Rogation means asking. Prayer, in its most fundamental sense, is asking. Asking for what? For this or that commodity or thing? For privilege and prestige, power and domination over others? No. Prayer is our participation in God’s own gathering of all things to himself. It is our seeking or desiring but seeking and desiring what? It is not our seeking and desiring this or that thing in the false infinity of things which never satisfies. It is our seeking and desiring what is the absolute good and our seeking and desiring to do what is right; ultimately the justice of God. That presupposes a world that is not random and arbitrary, chaotic and aimless; it presupposes the goodness of creation as God’s creation and our place within that world as ordered to God. Prayer is nothing less than that complete orientation of ourselves to the will and truth of God. In the Christian understanding, as shown to us in this Gospel, prayer is nothing less than our asking the Father in the name of the Son and in the Spirit of their mutual love. It is Trinitarian.

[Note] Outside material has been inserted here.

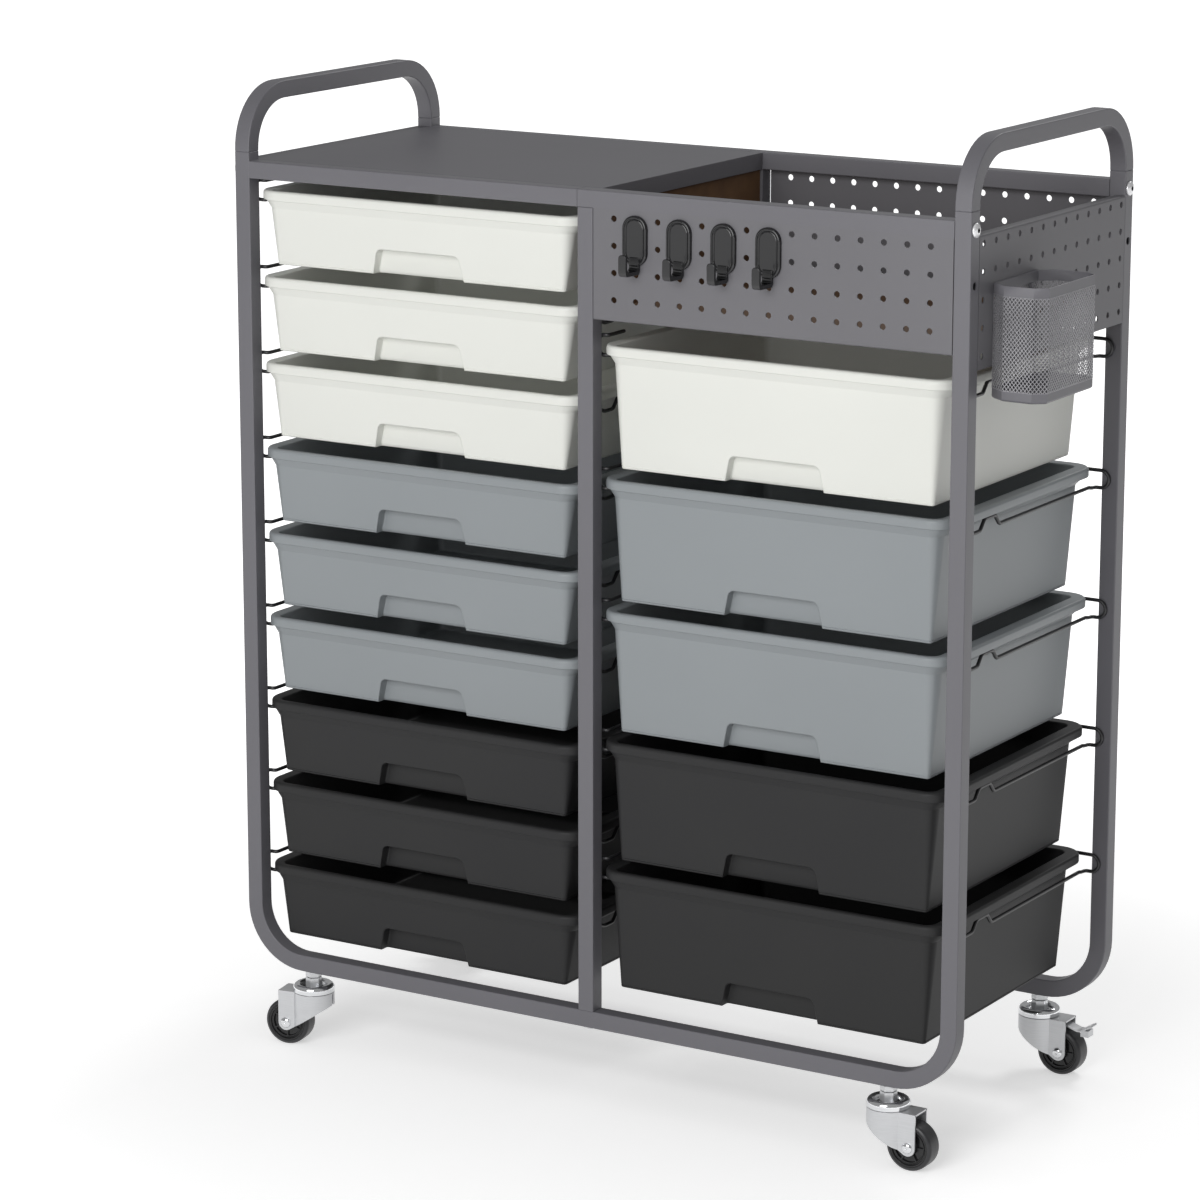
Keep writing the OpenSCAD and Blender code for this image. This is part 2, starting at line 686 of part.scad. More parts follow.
// Plan of the fork, set in by the sheet: a round cup and two parallel side plates
module fork_plan(t) {
    circle(r = fork_r - t, $fn = 64);
    translate([0, t - fork_w / 2]) square([lug_x + (t > 0 ? 1 : 0), fork_w - 2 * t]);
}

// Side view of the fork: sloping lower edge, round lug at the axle
module fork_side() {
    nose_z = fork_z - 13;
    to_nose = [-fork_r - 1, nose_z] - [trail, wheel_r];
    lean = atan2(to_nose.y, to_nose.x) + acos(lug_r / norm(to_nose));
    translate([0, fork_r + 1, 0]) rotate([90, 0, 0]) linear_extrude(2 * fork_r + 2) polygon(concat(
        [[lug_x, fork_z], [-fork_r - 1, fork_z], [-fork_r - 1, nose_z]],
        arc([trail, wheel_r], lug_r, lean, 360, 14)));
}

module fork(c) {
    color(zinc_grey) on_caster(c) difference() {
        intersection() {
            linear_extrude(fork_z) fork_plan(0);
            fork_side();
        }
        translate([0, 0, -1]) linear_extrude(fork_z - fork_t + 1) fork_plan(fork_t);
        translate([0, 0, fork_z - fork_t - 1]) cylinder(r = stem_r + run_gap, h = fork_t + 2);
        translate([trail, 0, wheel_r]) bore_y(axle_r, fork_w + 2);
    }
}

// Axle with a domed head at each end
module axle(c) {
    dome = axle_r * 0.75;
    head = axle_r + 2.8;
    color(chrome_grey) on_caster(c) translate([trail, 0, wheel_r]) rotate([90, 0, 0]) rotate_extrude()
        polygon([[0, -fork_w / 2 - dome], [head * 0.6, -fork_w / 2 - dome], [head, -fork_w / 2 - dome * 0.4],
            [head, -fork_w / 2], [axle_r, -fork_w / 2], [axle_r, fork_w / 2], [head, fork_w / 2],
            [head, fork_w / 2 + dome * 0.4], [head * 0.6, fork_w / 2 + dome], [0, fork_w / 2 + dome]]);
}

// Wheel hub with a recessed web and five ribs on each face
module hub(c) {
    web_r = hub_r - 3;
    boss_r = axle_r + 3.5;
    deep = 4;
    color("#1c1c1e") on_caster(c) translate([trail, 0, wheel_r]) rotate([90, 0, 0]) difference() {
        cylinder(r = hub_r, h = wheel_w, center = true, $fn = 64);
        cylinder(r = axle_r + run_gap, h = wheel_w + 2, center = true);
        for (s = [-1, 1]) difference() {
            translate([0, 0, s * wheel_w / 2]) cylinder(r = web_r, h = 2 * deep, center = true);
            cylinder(r = boss_r, h = wheel_w + 2, center = true);
            for (a = [0:72:359]) rotate([0, 0, a]) translate([0, -1, -wheel_w / 2])
                cube([web_r + 1, 2, wheel_w]);
        }
    }
}

module tyre(c) {
    edge = wheel_w / 2;
    color("#2b2b2d") on_caster(c) translate([trail, 0, wheel_r]) rotate([90, 0, 0]) rotate_extrude($fn = 96)
        polygon([[hub_r, -edge], [wheel_r - 1.8, -edge], [wheel_r - 0.5, 0.9 - edge], [wheel_r, 2.4 - edge],
            [wheel_r, edge - 2.4], [wheel_r - 0.5, edge - 0.9], [wheel_r - 1.8, edge], [hub_r, edge]]);
}

// Brake lever over the wheel, with its cross pin between the side plates and a pad under the pedal
module brake(c) {
    top = 2 * wheel_r;
    pivot_x = trail - 8;
    pin_l = fork_w - 2 * fork_t - 0.6;
    color(zinc_grey) on_caster(c) {
        translate([pivot_x, 0, top + 5.5]) bore_y(pivot_r, pin_l);
        translate([0, lever_w / 2, 0]) rotate([90, 0, 0]) linear_extrude(lever_w) polygon([
            [pivot_x - 3, top + 3.5], [trail + 8, top + 2.8], [trail + 19, top - 0.5], [trail + 24, top],
            [trail + 36, top + 7], [trail + 35, top + 7 + lever_t], [trail + 23.2, top + lever_t],
            [trail + 19, top + lever_t - 0.4], [trail + 8.6, top + 3 + lever_t], [pivot_x - 3, top + 5.5 + lever_t / 2]]);
        translate([trail + 23, -6, top - 5]) cube([9, 12, 7]);
    }
}

main_frame(-1);  // front_frame
main_frame(1);  // back_frame
handle(-1);  // left_handle
handle(1);  // right_handle
middle_post(-1);  // front_middle_post
middle_post(1);  // back_middle_post
top_rail(-1);  // front_top_rail
top_rail(1);  // back_top_rail
rail_plugs();
rail_screws();
post_screws();
top_board();
bin_panel(-1);  // front_panel
bin_panel(1);  // back_panel
side_panel();
bin_divider();
bin_floor();
left_runner_wires();
right_runner_wires();
pen_cup();
for (i = [1:4]) peg_hook(i);
for (i = [1:small_rows]) small_drawer(i);
for (i = [1:deep_rows]) deep_drawer(i);
caster_stems();
caster_jam_nuts();
caster_races();
for (c = [0:3]) {
    fork(c);
    axle(c);
    hub(c);
    tyre(c);
}
for (c = [2:3]) brake(c);
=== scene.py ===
from math import acos, atan2, cos, degrees, hypot, pi, radians, sin

import bmesh
import bpy
from mathutils import Matrix, Vector


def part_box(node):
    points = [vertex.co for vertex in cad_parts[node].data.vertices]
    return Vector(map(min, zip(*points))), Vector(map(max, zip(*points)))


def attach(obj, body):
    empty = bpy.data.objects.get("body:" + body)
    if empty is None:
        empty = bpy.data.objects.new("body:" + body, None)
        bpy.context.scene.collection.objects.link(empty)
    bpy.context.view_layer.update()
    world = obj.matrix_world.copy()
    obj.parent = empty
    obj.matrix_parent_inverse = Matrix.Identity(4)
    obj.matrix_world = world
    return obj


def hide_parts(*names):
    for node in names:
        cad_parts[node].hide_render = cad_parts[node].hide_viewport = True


# Rolling drawer cart, dressed around its solids. Pieces are modelled in millimetres from the middle of
# the cart, +X right, +Y back, +Z up, the floor on Z = 0, and then put into the row frame in metres.

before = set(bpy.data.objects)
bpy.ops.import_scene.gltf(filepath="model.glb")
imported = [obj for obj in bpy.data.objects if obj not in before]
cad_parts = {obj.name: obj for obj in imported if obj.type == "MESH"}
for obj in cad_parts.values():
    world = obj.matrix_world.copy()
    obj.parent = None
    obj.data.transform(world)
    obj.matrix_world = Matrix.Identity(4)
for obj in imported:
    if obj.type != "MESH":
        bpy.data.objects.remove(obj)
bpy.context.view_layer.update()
bpy.ops.object.select_all(action="DESELECT")

front_lo, front_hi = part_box("front_frame")
_, back_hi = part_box("back_frame")
MID = Vector(((front_lo.x + front_hi.x) / 2, (front_lo.y + back_hi.y) / 2, 0))


def cart(x, y, z):
    """A point of the cart in the row frame."""
    return MID + Vector((x, y, z)) / 1000


# Camera, light and stage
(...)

Richard Hooker notes that “prayer signifies all the service that ever we do unto God.” It is our seeking and desiring what God seeks and desires and as such, in God, as Peter Abelard’s great hymn, O Quanta Qualia, puts it, “wish and fulfillment can severed be ne’er, /Nor the thing prayed for come short of the prayer.” It is a commentary on what Jesus means when he tells us that “the Father himself loves you, because you have loved me, and have believed that I came out from God.” Prayer “testifies,” as Hooker says, “that we acknowledge him as our sovereign good.” But up to now, “hitherto,” as Jesus says, “have you asked nothing in my name.” Prayer in the Christian sense is about asking the Father in the name of the Son in the Spirit of their eternal love: “ask,” Jesus says, “and ye shall receive that your joy may be full.” Peace and joy flow out of the Resurrection of Christ which makes visible what is present in the Passion; the “vision of peace, that brings joy evermore.”